I pray these pups get found and returned. What a trauma...for them, for the owner, for the *****....cripes. I hope they find who did this, and what I'd like done to him cannot be printed on this board, I'll just leave it at that....


----------



## Bearfootfarm (Jul 13, 2006)

Unless they were marked in some way, it will be extremely hard to prove ownership


----------



## tailwagging (Jan 6, 2005)

I'll watch the Iwanna


----------



## tnd5 (Dec 15, 2004)

Does anyone know if these pups were ever found?


----------



## CraterCove (Jan 24, 2011)

With this incident in mind, does anyone tattoo their pups? There is plenty of tattoo equipment from pens to clamps at my place but putting a symbol in an ear... would that maybe be a wise thing for someone doing an LGD breeding?


----------



## tailwagging (Jan 6, 2005)

chips are the best. but tattooing as well is good.


----------



## CraterCove (Jan 24, 2011)

I was thinking that the tattoos would be an obvious deterrent, something one might see and then pick easier quarry.

I am so worried about this sort of thing. I rescued a beagle from a neighbor and one of the pups I retained with her was snatched out of the yard not too long ago.

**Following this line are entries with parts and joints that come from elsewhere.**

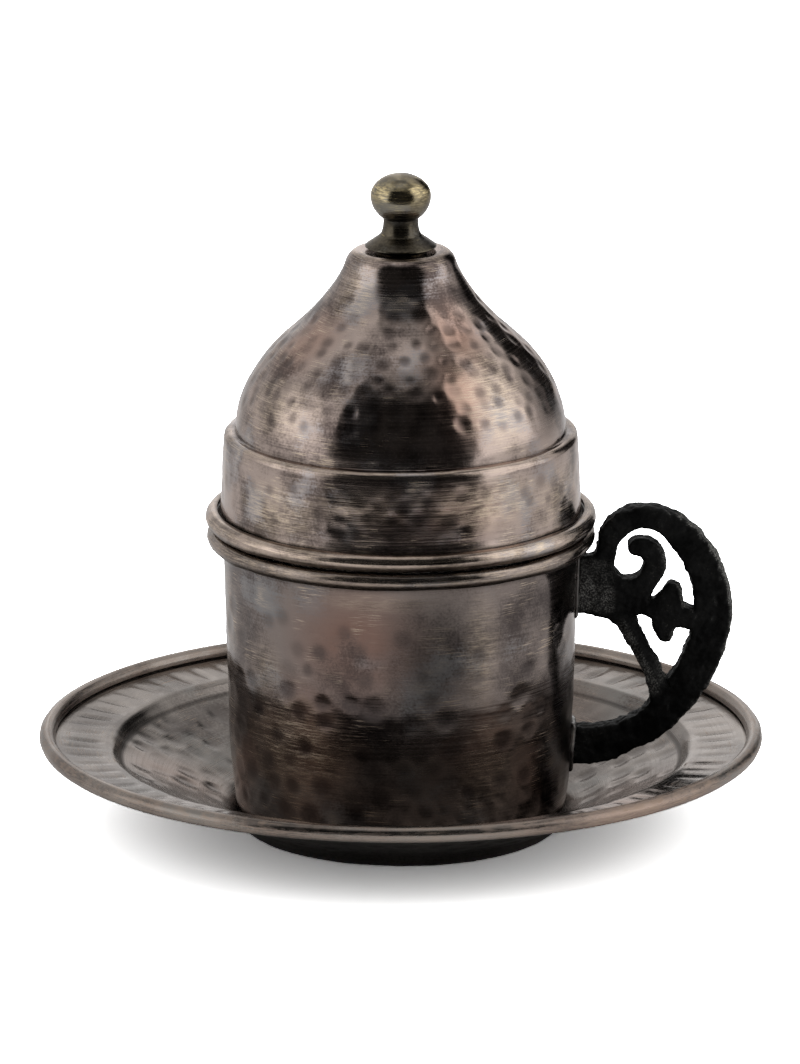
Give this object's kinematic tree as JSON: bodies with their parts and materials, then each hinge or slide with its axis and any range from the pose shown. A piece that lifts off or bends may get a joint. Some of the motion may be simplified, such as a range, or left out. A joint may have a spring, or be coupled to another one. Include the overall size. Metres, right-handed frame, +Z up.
{
  "type": "lidded turkish coffee cup set",
  "caption": "Lidded Turkish coffee cup: hammered copper holder with a black scroll handle, domed lid with a brass knob, loose porcelain cup and a fluted copper saucer.",
  "frame": {"origin": "centre of the underside of the saucer's flat foot", "axes": "+Z up along the axis of the set, +X towards the handle, +Y away from the viewer"},
  "size_m": [0.125, 0.125, 0.1153],
  "materials": {
    "saucer_copper": "hammered copper, darkened and brushed to a satin",
    "holder_copper": "hammered copper, darkened, semi-gloss, with brushed highlights",
    "lid_copper": "hammered copper, darkened, semi-gloss, with brushed highlights",
    "knob_brass": "turned brass, darkened, polished on its high parts",
    "handle_black": "rough black casting",
    "solder": "dull soft solder, blackened at its edge",
    "wire_steel": "drawn steel wire",
    "screw_steel": "zinc-plated steel",
    "porcelain": "white glaze with a thin gilt line under the lip"
  },
  "bodies": {
    "saucer": {"saucer_plate": "saucer_copper", "saucer_rim_wire": "wire_steel"},
    "holder": {"holder_shell": "holder_copper", "holder_rim_wire": "wire_steel", "handle": "handle_black", "upper_solder_joint": "solder", "lower_solder_joint": "solder"},
    "cup": {"porcelain_cup": "porcelain"},
    "lid": {"lid_shell": "lid_copper", "lid_rim_wire": "wire_steel", "lid_knob": "knob_brass", "knob_screw": "screw_steel", "knob_washer": "screw_steel"}
  },
  "joints": [
    {"name": "holder_lift", "type": "slide", "parent": "saucer", "child": "holder", "axis": [0, 0, 1], "range_m": [0, 0.06]},
    {"name": "cup_lift", "type": "slide", "parent": "holder", "child": "cup", "axis": [0, 0, 1], "range_m": [0, 0.07]},
    {"name": "lid_lift", "type": "slide", "parent": "cup", "child": "lid", "axis": [0, 0, 1], "range_m": [0, 0.06]}
  ]
}
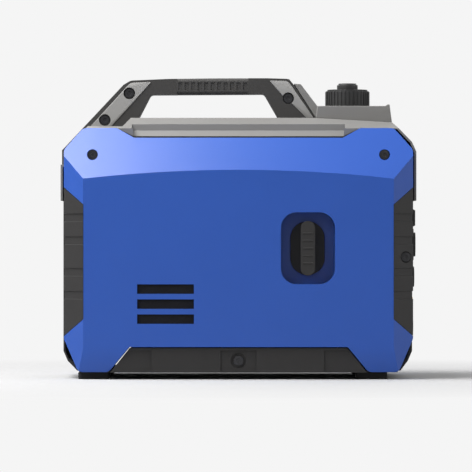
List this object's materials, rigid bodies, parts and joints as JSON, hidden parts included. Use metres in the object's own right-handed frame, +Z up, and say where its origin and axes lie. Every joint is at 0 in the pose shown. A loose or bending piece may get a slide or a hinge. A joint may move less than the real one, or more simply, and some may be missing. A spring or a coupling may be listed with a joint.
{
  "type": "portable generator",
  "caption": "Suitcase-style inverter generator with carrying handle, pull starter, vented fuel cap, service door and outlet panel",
  "frame": {"origin": "middle of the footprint, on the plane that the feet stand on", "axes": "+X runs to the control end, +Y to the service side (the starter faces -Y), +Z is up"},
  "size_m": [0.5, 0.285, 0.423],
  "materials": {
    "blue_cover": "satin moulded polypropylene, blue",
    "grey_cover": "fine-grained grey moulding",
    "handle_grey": "fine-grained light grey moulding",
    "dark_cover": "grained charcoal moulding",
    "black_plastic": "black moulding",
    "black_rubber": "moulded rubber",
    "grip_rubber": "ribbed soft grip",
    "black_screw": "black oxide socket screw",
    "cast_alloy": "sand-grained die casting",
    "machined_steel": "turned steel",
    "heat_steel": "heat-tinted sheet steel",
    "copper": "enamelled copper windings",
    "brass": "plated brass",
    "tank_plastic": "blow-moulded tank",
    "white_cord": "braided cord",
    "nylon": "natural nylon"
  },
  "bodies": {
    "chassis": {"starter_side_cover": "blue_cover", "service_side_cover": "blue_cover", "corner_guard_1": "dark_cover", "corner_guard_2": "dark_cover", "corner_guard_3": "dark_cover", "corner_guard_4": "dark_cover", "top_cover": "grey_cover", "filler_block": "grey_cover", "handle_front_half": "handle_grey", "handle_back_half": "handle_grey", "handle_grip": "grip_rubber", "handle_screws": "black_screw", "cover_screws": "black_screw", "exhaust_end_cover": "dark_cover", "control_end_cover": "dark_cover", "control_panel": "grey_cover", "ac_outlets": "black_plastic", "dc_outlet": "black_plastic", "parallel_sockets": "black_plastic", "ground_terminal": "brass", "base_pan": "dark_cover", "trim_front": "dark_cover", "trim_back": "dark_cover", "rubber_foot_1": "black_rubber", "rubber_foot_2": "black_rubber", "rubber_foot_3": "black_rubber", "rubber_foot_4": "black_rubber", "engine_mounts": "black_rubber", "crankcase": "cast_alloy", "cylinder_head": "cast_alloy", "valve_cover": "cast_alloy", "spark_plug": "machined_steel", "plug_cap": "black_rubber", "muffler": "heat_steel", "exhaust_outlet": "heat_steel", "air_cleaner_box": "black_plastic", "carburettor": "cast_alloy", "fuel_tank": "tank_plastic", "stator": "copper", "fan_shroud": "dark_cover", "recoil_housing": "dark_cover", "recoil_spring": "machined_steel", "rope_guide": "dark_cover", "inverter_module": "cast_alloy", "fuel_hose": "black_rubber"},
    "starter": {"starter_grip": "dark_cover", "starter_rope": "white_cord"},
    "reel": {"recoil_reel": "nylon"},
    "crank": {"crankshaft": "machined_steel", "flywheel": "cast_alloy"},
    "cap_insert": {"cap_core": "black_plastic"},
    "cap_shell": {"fuel_cap": "black_plastic"},
    "vent": {"vent_knob": "black_plastic"},
    "door": {"service_door": "blue_cover"},
    "door_latch": {"door_knob": "dark_cover"},
    "oil_cap": {"oil_filler_cap": "black_plastic"},
    "run_switch": {"run_knob": "black_plastic"},
    "eco_switch": {"eco_rocker": "black_plastic"},
    "ac_reset": {"ac_reset_button": "black_plastic"},
    "dc_reset": {"dc_reset_button": "black_plastic"}
  },
  "joints": [
    {"name": "starter_pull", "type": "slide", "parent": "chassis", "child": "starter", "axis": [0, -1, 0], "range_m": [0, 0.6], "stiffness_N_per_m": 20, "springref_m": -0.5},
    {"name": "reel_spin", "type": "hinge", "parent": "chassis", "child": "reel", "pos_m": [0.0965, 0, 0.13], "axis": [1, 0, 0], "range_deg": [0, 660]},
    {"name": "crank_spin", "type": "hinge", "parent": "chassis", "child": "crank", "pos_m": [0, 0, 0.13], "axis": [1, 0, 0], "continuous": true},
    {"name": "cap_lift", "type": "slide", "parent": "chassis", "child": "cap_insert", "axis": [0, 0, 1], "range_m": [0, 0.07]},
    {"name": "cap_turn", "type": "hinge", "parent": "cap_insert", "child": "cap_shell", "pos_m": [0.155, 0, 0.395], "axis": [0, 0, 1], "range_deg": [0, 180]},
    {"name": "vent_turn", "type": "hinge", "parent": "cap_shell", "child": "vent", "pos_m": [0.155, 0, 0.41], "axis": [0, 0, 1], "range_deg": [0, 90]},
    {"name": "door_open", "type": "hinge", "parent": "chassis", "child": "door", "pos_m": [-0.055, 0.1428, 0.069], "axis": [-1, 0, 0], "range_deg": [0, 70]},
    {"name": "door_latch_turn", "type": "hinge", "parent": "door", "child": "door_latch", "pos_m": [-0.055, 0.14, 0.24], "axis": [0, 1, 0], "range_deg": [0, 90]},
    {"name": "oil_cap_out", "type": "slide", "parent": "chassis", "child": "oil_cap", "axis": [0, 1, 0], "range_m": [0, 0.05]},
    {"name": "run_switch_turn", "type": "hinge", "parent": "chassis", "child": "run_switch", "pos_m": [0.2398, -0.036, 0.225], "axis": [1, 0, 0], "range_deg": [-90, 0]},
    {"name": "eco_rock", "type": "hinge", "parent": "chassis", "child": "eco_switch", "pos_m": [0.2358, 0.002, 0.225], "axis": [0, 1, 0], "range_deg": [-10, 10]},
    {"name": "ac_reset_press", "type": "slide", "parent": "chassis", "child": "ac_reset", "axis": [-1, 0, 0], "range_m": [0, 0.002], "stiffness_N_per_m": 400, "springref_m": -0.002},
    {"name": "dc_reset_press", "type": "slide", "parent": "chassis", "child": "dc_reset", "axis": [-1, 0, 0], "range_m": [0, 0.002], "stiffness_N_per_m": 400, "springref_m": -0.002}
  ],
  "couplings": [
    {"joint": "reel_spin", "follows": "starter_pull", "rad_per_m": 19.102}
  ]
}
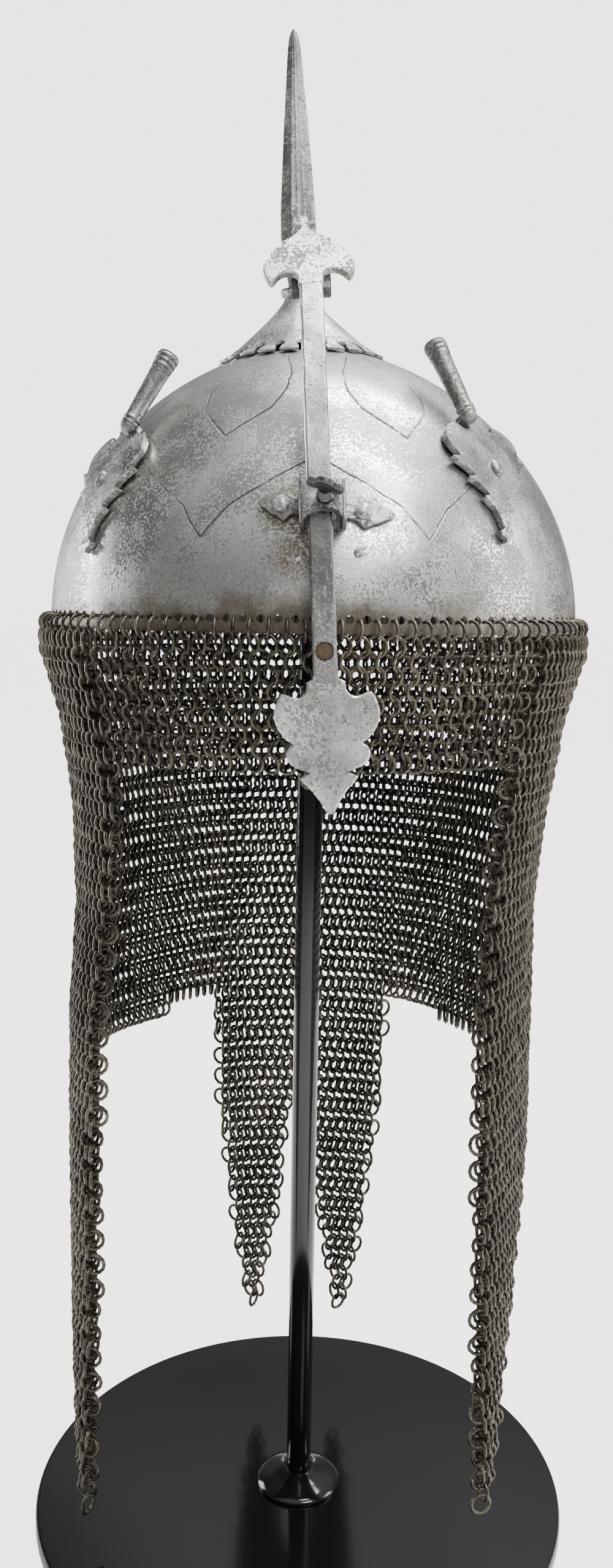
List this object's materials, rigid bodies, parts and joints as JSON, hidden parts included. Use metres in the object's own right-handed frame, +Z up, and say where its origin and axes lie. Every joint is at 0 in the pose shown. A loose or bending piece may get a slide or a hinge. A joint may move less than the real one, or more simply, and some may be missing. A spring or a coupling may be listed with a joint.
{
  "type": "kulah khud helmet on its display stand",
  "caption": "Raised steel helmet with a bladed spike, sliding nasal bar, plume holders and a long-pointed mail curtain, resting on a plain black pole stand.",
  "frame": {"origin": "middle of the stand base's underside", "axes": "+Z up along the pole, -Y towards the front of the helmet, where its nasal bar is, +X to the right seen from the front"},
  "size_m": [0.2294, 0.2353, 0.6099],
  "materials": {
    "black_gloss": "gloss black paint",
    "bowl_steel": "pale polished steel, finely pitted, brown at the rim",
    "nasal_steel": "pale polished steel with dark pits",
    "fitting_steel": "worn grey steel",
    "dark_steel": "dark rough steel with bright edges",
    "brown_plug": "brown patina",
    "mail_iron": "dark oiled iron with olive-brown patina"
  },
  "bodies": {
    "root": {"stand_base": "black_gloss", "stand_flange": "black_gloss", "stand_pole": "black_gloss", "stand_head": "black_gloss", "bowl": "bowl_steel", "apex_plate": "bowl_steel", "spike": "dark_steel", "nasal_bracket": "fitting_steel", "bracket_rivet_left": "fitting_steel", "bracket_rivet_right": "fitting_steel", "bowl_stud": "fitting_steel", "plume_holder_left": "fitting_steel", "plume_holder_right": "fitting_steel", "holder_rivet_left": "fitting_steel", "holder_rivet_right": "fitting_steel", "mail_curtain": "mail_iron"},
    "nasal": {"nasal_bar": "nasal_steel", "nasal_plug": "brown_plug"},
    "screw": {"set_screw": "dark_steel"}
  },
  "joints": [
    {"name": "nasal_slide", "type": "hinge", "parent": "root", "child": "nasal", "pos_m": [0.00592, 0.1888, 0.35394], "axis": [-0.9987, 0, -0.0506], "range_deg": [-13.3, 8.5]},
    {"name": "screw_turn", "type": "hinge", "parent": "root", "child": "screw", "pos_m": [0.00401, -0.10212, 0.42719], "axis": [-0.0124, -0.9697, 0.2439], "range_deg": [0, 360]}
  ]
}
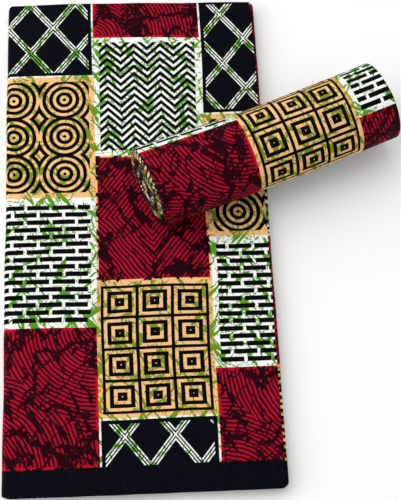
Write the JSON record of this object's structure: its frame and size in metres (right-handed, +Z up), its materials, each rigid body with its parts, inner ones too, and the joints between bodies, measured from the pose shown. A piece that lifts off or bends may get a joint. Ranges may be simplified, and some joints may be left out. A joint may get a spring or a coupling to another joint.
{
  "type": "folded and rolled ankara fabric",
  "caption": "Flat folded length of ankara wax-print cotton with a rolled length of the same cloth lying across its right edge.",
  "frame": {"origin": "on the surface that the heap lies on, under the middle of the whole heap's box", "axes": "+Z up; +Y along the folded length's long side, towards its far end; +X across it, from its spine towards the side that the roll overhangs"},
  "size_m": [0.4372, 0.576, 0.0875],
  "materials": {
    "printed_cotton_folded": "crisp plain-weave cotton, wax-printed in red, black, orange, white and green, low sheen",
    "cotton_fold_edges": "fold edges of the same printed cotton, matt",
    "printed_cotton_rolled": "crisp plain-weave cotton, wax-printed in red, black, orange, white and green, low sheen",
    "cotton_roll_ends": "fold edges of the rolled printed cotton, matt"
  },
  "bodies": {
    "root": {"folded_outer_leaf": "printed_cotton_folded", "folded_inner_layers": "cotton_fold_edges", "rolled_outer_turn": "printed_cotton_rolled", "rolled_inner_turns": "cotton_roll_ends"}
  },
  "joints": []
}
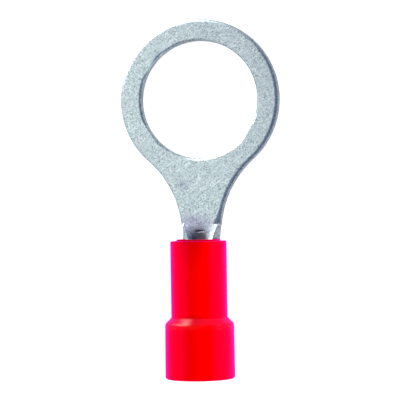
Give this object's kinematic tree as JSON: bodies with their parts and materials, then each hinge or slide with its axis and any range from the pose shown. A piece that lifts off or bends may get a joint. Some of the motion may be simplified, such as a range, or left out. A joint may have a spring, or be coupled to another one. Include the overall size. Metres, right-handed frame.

This sort of theft seems to be on the rise as people get more desperate.


----------



## wolffeathers (Dec 20, 2010)

CraterCove said:


> With this incident in mind, does anyone tattoo their pups? There is plenty of tattoo equipment from pens to clamps at my place but putting a symbol in an ear... would that maybe be a wise thing for someone doing an LGD breeding?


It could probably be used to prove ownership, but I don't know many people who look for tattoos on dogs. People are much more likely to look for chips or tags. ID only works for those who know what to look for and for those who want to look.


----------



## Bearfootfarm (Jul 13, 2006)

> would that maybe be a wise thing for someone doing an LGD breeding?


Registered Maremmas are supposed to be either tattooed or microchipped before they are sold.


----------